Given material
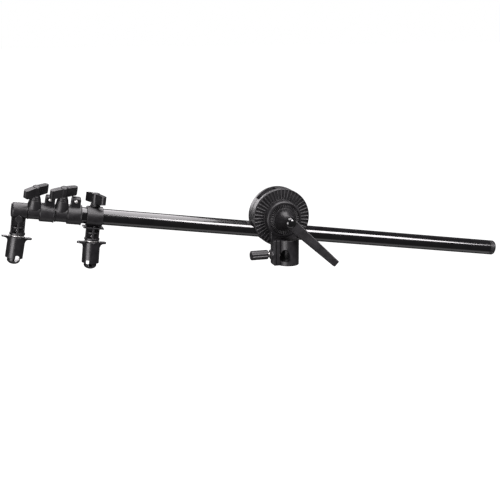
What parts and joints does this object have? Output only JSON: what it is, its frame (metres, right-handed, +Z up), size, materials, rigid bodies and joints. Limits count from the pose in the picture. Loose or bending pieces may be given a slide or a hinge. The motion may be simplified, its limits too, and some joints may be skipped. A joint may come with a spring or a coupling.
{
  "type": "reflector holder arm",
  "caption": "Telescoping boom arm that clamps on a light stand and holds a folding reflector by its rim with two sprung clips.",
  "frame": {"origin": "centre of the stand socket's mouth", "axes": "+Z up along the stand socket, the clamp bolt along Y with its lever on the -Y side, and the boom along X with its clips on the -X side"},
  "size_m": [0.7369, 0.0914, 0.1462],
  "materials": {
    "tube": "gloss",
    "head": "matte",
    "moulding": "matte",
    "grip": "satin",
    "lever": "satin",
    "gloss": "gloss",
    "nickel": "polished",
    "steel": "satin",
    "liner": "matte"
  },
  "bodies": {
    "bracket": {"stand_bracket": "head", "pivot_bush": "liner", "friction_ring": "liner", "thrust_washer": "nickel"},
    "socket_screw": {"socket_screw_stud": "nickel", "socket_screw_shoe": "nickel", "socket_screw_grip": "grip"},
    "lever": {"clamp_lever": "lever", "lever_nut": "steel", "lever_cap": "gloss"},
    "head": {"front_jaw": "head"},
    "rear_clamp": {"rear_jaw": "head", "rear_washer": "nickel", "clamp_bolt": "steel"},
    "boom_carrier": {"end_plug": "moulding"},
    "outer_boom": {"outer_tube": "tube", "lock_collar_2": "moulding", "collar_2_screw": "nickel", "collar_2_nut": "nickel"},
    "knob_2": {"knob_2_stud": "steel", "knob_2_grip": "grip"},
    "middle_carrier": {"middle_guide": "liner"},
    "middle_boom": {"middle_tube": "tube", "lock_collar_1": "moulding", "collar_1_screw": "nickel", "collar_1_nut": "nickel"},
    "knob_1": {"knob_1_stud": "steel", "knob_1_grip": "grip"},
    "inner_carrier": {"inner_guide": "liner"},
    "inner_boom": {"inner_tube": "tube", "elbow": "moulding", "clip_1_washer": "nickel", "clip_1_swivel_pin": "steel"},
    "clip_1": {"clip_1_core": "moulding", "clip_1_spring": "steel"},
    "clip_1_grip": {"clip_1_sleeve": "moulding"},
    "slider_carrier": {"slider_liner": "liner"},
    "slider": {"slider_collar": "moulding", "clip_2_washer": "nickel", "clip_2_swivel_pin": "steel"},
    "knob_3": {"knob_3_stud": "steel", "knob_3_grip": "grip"},
    "clip_2": {"clip_2_core": "moulding", "clip_2_spring": "steel"},
    "clip_2_grip": {"clip_2_sleeve": "moulding"}
  },
  "joints": [
    {"name": "boom_tilt", "type": "hinge", "parent": "bracket", "child": "head", "pos_m": [0, 0.029, 0.0645], "axis": [0, 1, 0], "range_deg": [-80, 80]},
    {"name": "lever_turn", "type": "hinge", "parent": "bracket", "child": "lever", "pos_m": [0, 0.029, 0.0645], "axis": [0, -1, 0], "range_deg": [0, 360]},
    {"name": "jaw_open", "type": "slide", "parent": "head", "child": "rear_clamp", "axis": [0, 1, 0], "range_m": [0, 0.00125]},
    {"name": "boom_slide", "type": "slide", "parent": "head", "child": "boom_carrier", "axis": [0.9901, 0, -0.1402], "range_m": [-0.29, 0.2]},
    {"name": "boom_roll", "type": "hinge", "parent": "boom_carrier", "child": "outer_boom", "pos_m": [-0.00301, 0.029, 0.04321], "axis": [0.9901, 0, -0.1402], "continuous": true},
    {"name": "middle_slide", "type": "slide", "parent": "outer_boom", "child": "middle_carrier", "axis": [-0.9901, 0, 0.1402], "range_m": [0, 0.5]},
    {"name": "middle_roll", "type": "hinge", "parent": "middle_carrier", "child": "middle_boom", "pos_m": [-0.00301, 0.029, 0.04321], "axis": [0.9901, 0, -0.1402], "continuous": true},
    {"name": "inner_slide", "type": "slide", "parent": "middle_boom", "child": "inner_carrier", "axis": [-0.9901, 0, 0.1402], "range_m": [0, 0.48]},
    {"name": "inner_roll", "type": "hinge", "parent": "inner_carrier", "child": "inner_boom", "pos_m": [-0.00301, 0.029, 0.04321], "axis": [0.9901, 0, -0.1402], "range_deg": [-95, 150]},
    {"name": "slider_slide", "type": "slide", "parent": "outer_boom", "child": "slider_carrier", "axis": [0.9901, 0, -0.1402], "range_m": [-0.003, 0.205]},
    {"name": "slider_roll", "type": "hinge", "parent": "slider_carrier", "child": "slider", "pos_m": [-0.00301, 0.029, 0.04321], "axis": [0.9901, 0, -0.1402], "continuous": true},
    {"name": "knob_1_turn", "type": "hinge", "parent": "middle_boom", "child": "knob_1", "pos_m": [-0.34342, 0.029, 0.09142], "axis": [0.1338, -0.299, 0.9448], "range_deg": [0, 90]},
    {"name": "knob_2_turn", "type": "hinge", "parent": "outer_boom", "child": "knob_2", "pos_m": [-0.30782, 0.029, 0.08638], "axis": [0.1338, -0.299, 0.9448], "range_deg": [0, 105]},
    {"name": "knob_3_turn", "type": "hinge", "parent": "slider", "child": "knob_3", "pos_m": [-0.26356, 0.029, 0.08011], "axis": [0.1402, 0, 0.9901], "range_deg": [-70, 0]},
    {"name": "socket_screw_turn", "type": "hinge", "parent": "bracket", "child": "socket_screw", "pos_m": [0, 0, 0.016], "axis": [-1, 0, 0], "range_deg": [0, 720]},
    {"name": "clip_1_swivel", "type": "hinge", "parent": "inner_boom", "child": "clip_1", "pos_m": [-0.36666, 0.029, 0.06138], "axis": [0.197, 0, 0.9804], "continuous": true},
    {"name": "clip_1_sleeve_slide", "type": "slide", "parent": "clip_1", "child": "clip_1_grip", "axis": [0.197, 0, 0.9804], "range_m": [0, 0.009], "stiffness_N_per_m": 600, "springref_m": -0.004, "deforming": ["clip_1_spring"]},
    {"name": "clip_2_swivel", "type": "hinge", "parent": "slider", "child": "clip_2", "pos_m": [-0.26819, 0.029, 0.04743], "axis": [0.1073, 0, 0.9942], "continuous": true},
    {"name": "clip_2_sleeve_slide", "type": "slide", "parent": "clip_2", "child": "clip_2_grip", "axis": [0.1073, 0, 0.9942], "range_m": [0, 0.009], "stiffness_N_per_m": 600, "springref_m": -0.004, "deforming": ["clip_2_spring"]}
  ]
}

Stated task
Copy out every line of the data above, exactly as given.

Result of this exercise
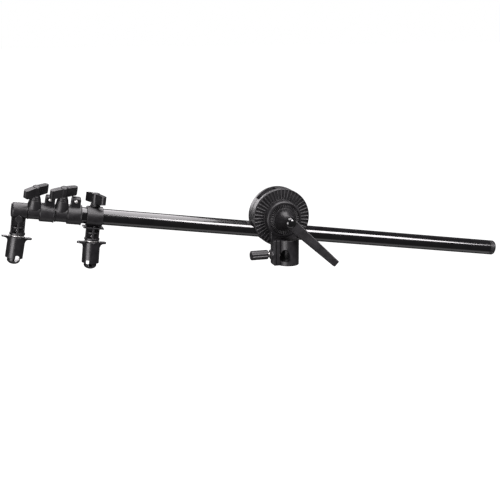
What parts and joints does this object have? Output only JSON: what it is, its frame (metres, right-handed, +Z up), size, materials, rigid bodies and joints. Limits count from the pose in the picture. Loose or bending pieces may be given a slide or a hinge. The motion may be simplified, its limits too, and some joints may be skipped. A joint may come with a spring or a coupling.
{
  "type": "reflector holder arm",
  "caption": "Telescoping boom arm that clamps on a light stand and holds a folding reflector by its rim with two sprung clips.",
  "frame": {"origin": "centre of the stand socket's mouth", "axes": "+Z up along the stand socket, the clamp bolt along Y with its lever on the -Y side, and the boom along X with its clips on the -X side"},
  "size_m": [0.7369, 0.0914, 0.1462],
  "materials": {
    "tube": "gloss",
    "head": "matte",
    "moulding": "matte",
    "grip": "satin",
    "lever": "satin",
    "gloss": "gloss",
    "nickel": "polished",
    "steel": "satin",
    "liner": "matte"
  },
  "bodies": {
    "bracket": {"stand_bracket": "head", "pivot_bush": "liner", "friction_ring": "liner", "thrust_washer": "nickel"},
    "socket_screw": {"socket_screw_stud": "nickel", "socket_screw_shoe": "nickel", "socket_screw_grip": "grip"},
    "lever": {"clamp_lever": "lever", "lever_nut": "steel", "lever_cap": "gloss"},
    "head": {"front_jaw": "head"},
    "rear_clamp": {"rear_jaw": "head", "rear_washer": "nickel", "clamp_bolt": "steel"},
    "boom_carrier": {"end_plug": "moulding"},
    "outer_boom": {"outer_tube": "tube", "lock_collar_2": "moulding", "collar_2_screw": "nickel", "collar_2_nut": "nickel"},
    "knob_2": {"knob_2_stud": "steel", "knob_2_grip": "grip"},
    "middle_carrier": {"middle_guide": "liner"},
    "middle_boom": {"middle_tube": "tube", "lock_collar_1": "moulding", "collar_1_screw": "nickel", "collar_1_nut": "nickel"},
    "knob_1": {"knob_1_stud": "steel", "knob_1_grip": "grip"},
    "inner_carrier": {"inner_guide": "liner"},
    "inner_boom": {"inner_tube": "tube", "elbow": "moulding", "clip_1_washer": "nickel", "clip_1_swivel_pin": "steel"},
    "clip_1": {"clip_1_core": "moulding", "clip_1_spring": "steel"},
    "clip_1_grip": {"clip_1_sleeve": "moulding"},
    "slider_carrier": {"slider_liner": "liner"},
    "slider": {"slider_collar": "moulding", "clip_2_washer": "nickel", "clip_2_swivel_pin": "steel"},
    "knob_3": {"knob_3_stud": "steel", "knob_3_grip": "grip"},
    "clip_2": {"clip_2_core": "moulding", "clip_2_spring": "steel"},
    "clip_2_grip": {"clip_2_sleeve": "moulding"}
  },
  "joints": [
    {"name": "boom_tilt", "type": "hinge", "parent": "bracket", "child": "head", "pos_m": [0, 0.029, 0.0645], "axis": [0, 1, 0], "range_deg": [-80, 80]},
    {"name": "lever_turn", "type": "hinge", "parent": "bracket", "child": "lever", "pos_m": [0, 0.029, 0.0645], "axis": [0, -1, 0], "range_deg": [0, 360]},
    {"name": "jaw_open", "type": "slide", "parent": "head", "child": "rear_clamp", "axis": [0, 1, 0], "range_m": [0, 0.00125]},
    {"name": "boom_slide", "type": "slide", "parent": "head", "child": "boom_carrier", "axis": [0.9901, 0, -0.1402], "range_m": [-0.29, 0.2]},
    {"name": "boom_roll", "type": "hinge", "parent": "boom_carrier", "child": "outer_boom", "pos_m": [-0.00301, 0.029, 0.04321], "axis": [0.9901, 0, -0.1402], "continuous": true},
    {"name": "middle_slide", "type": "slide", "parent": "outer_boom", "child": "middle_carrier", "axis": [-0.9901, 0, 0.1402], "range_m": [0, 0.5]},
    {"name": "middle_roll", "type": "hinge", "parent": "middle_carrier", "child": "middle_boom", "pos_m": [-0.00301, 0.029, 0.04321], "axis": [0.9901, 0, -0.1402], "continuous": true},
    {"name": "inner_slide", "type": "slide", "parent": "middle_boom", "child": "inner_carrier", "axis": [-0.9901, 0, 0.1402], "range_m": [0, 0.48]},
    {"name": "inner_roll", "type": "hinge", "parent": "inner_carrier", "child": "inner_boom", "pos_m": [-0.00301, 0.029, 0.04321], "axis": [0.9901, 0, -0.1402], "range_deg": [-95, 150]},
    {"name": "slider_slide", "type": "slide", "parent": "outer_boom", "child": "slider_carrier", "axis": [0.9901, 0, -0.1402], "range_m": [-0.003, 0.205]},
    {"name": "slider_roll", "type": "hinge", "parent": "slider_carrier", "child": "slider", "pos_m": [-0.00301, 0.029, 0.04321], "axis": [0.9901, 0, -0.1402], "continuous": true},
    {"name": "knob_1_turn", "type": "hinge", "parent": "middle_boom", "child": "knob_1", "pos_m": [-0.34342, 0.029, 0.09142], "axis": [0.1338, -0.299, 0.9448], "range_deg": [0, 90]},
    {"name": "knob_2_turn", "type": "hinge", "parent": "outer_boom", "child": "knob_2", "pos_m": [-0.30782, 0.029, 0.08638], "axis": [0.1338, -0.299, 0.9448], "range_deg": [0, 105]},
    {"name": "knob_3_turn", "type": "hinge", "parent": "slider", "child": "knob_3", "pos_m": [-0.26356, 0.029, 0.08011], "axis": [0.1402, 0, 0.9901], "range_deg": [-70, 0]},
    {"name": "socket_screw_turn", "type": "hinge", "parent": "bracket", "child": "socket_screw", "pos_m": [0, 0, 0.016], "axis": [-1, 0, 0], "range_deg": [0, 720]},
    {"name": "clip_1_swivel", "type": "hinge", "parent": "inner_boom", "child": "clip_1", "pos_m": [-0.36666, 0.029, 0.06138], "axis": [0.197, 0, 0.9804], "continuous": true},
    {"name": "clip_1_sleeve_slide", "type": "slide", "parent": "clip_1", "child": "clip_1_grip", "axis": [0.197, 0, 0.9804], "range_m": [0, 0.009], "stiffness_N_per_m": 600, "springref_m": -0.004, "deforming": ["clip_1_spring"]},
    {"name": "clip_2_swivel", "type": "hinge", "parent": "slider", "child": "clip_2", "pos_m": [-0.26819, 0.029, 0.04743], "axis": [0.1073, 0, 0.9942], "continuous": true},
    {"name": "clip_2_sleeve_slide", "type": "slide", "parent": "clip_2", "child": "clip_2_grip", "axis": [0.1073, 0, 0.9942], "range_m": [0, 0.009], "stiffness_N_per_m": 600, "springref_m": -0.004, "deforming": ["clip_2_spring"]}
  ]
}